Dave’s post pretty much hit my thoughts, so I won’t repeat them. Does it seem to anyone else that each year, questions like “how do I disable feature ‘X'”, become more and more prevalent? Are we paying for ‘features’ we’ll never use?
I really didn’t intend this post to be about the Ribbon as such, but if that’s what you want to discuss, that’s OK.
R.K., to be fair, this is not new. We have always been paying for features we don’t use. Autodesk can’t please everybody with everything it adds to its products. We have to be content with having at least some useful additions each time, no removal of useful features, plus the ability to turn off or ignore any useless new stuff.
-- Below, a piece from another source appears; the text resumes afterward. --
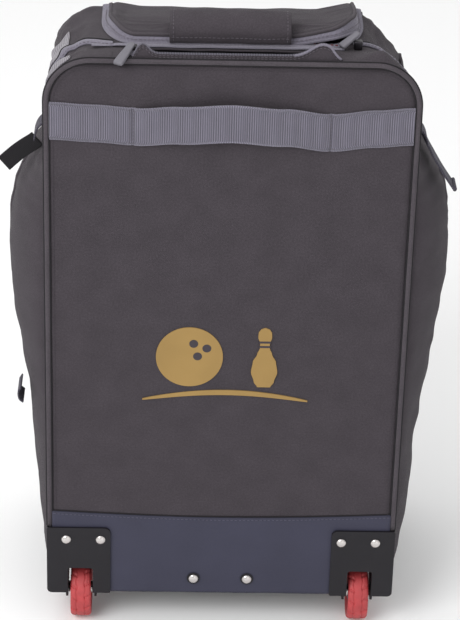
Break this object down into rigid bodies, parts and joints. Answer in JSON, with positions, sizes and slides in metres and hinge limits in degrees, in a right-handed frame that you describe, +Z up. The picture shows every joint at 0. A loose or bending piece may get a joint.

Remember AutoCAD 2000i, quite possibly the definitive weak release? People remember it for its its intrusive interface (Active Hindrance!) and the removal of Express Tools in an ill-advised cash grab attempt. That feeble effort of a release contained some useful stuff that most users wouldn’t want to do without these days (double-click editing is the standout), but there is no way it represented a good value for money upgrade. And that’s a decade ago now.
re: Does it count you as a Ribbon user or not?
I haven’t seen Autodesk CIP data but Microsoft Office CIP (based on example seen in a ribbon presentation) captured both the command use, flow and the input method. They could distingush between copy (or whatever) via keyboard, menu or toolbar.
I assume, hope, Autodesk are able to do the same so a keyed “L”, toolbar or ribbom initated Line could be reflected in the analysis.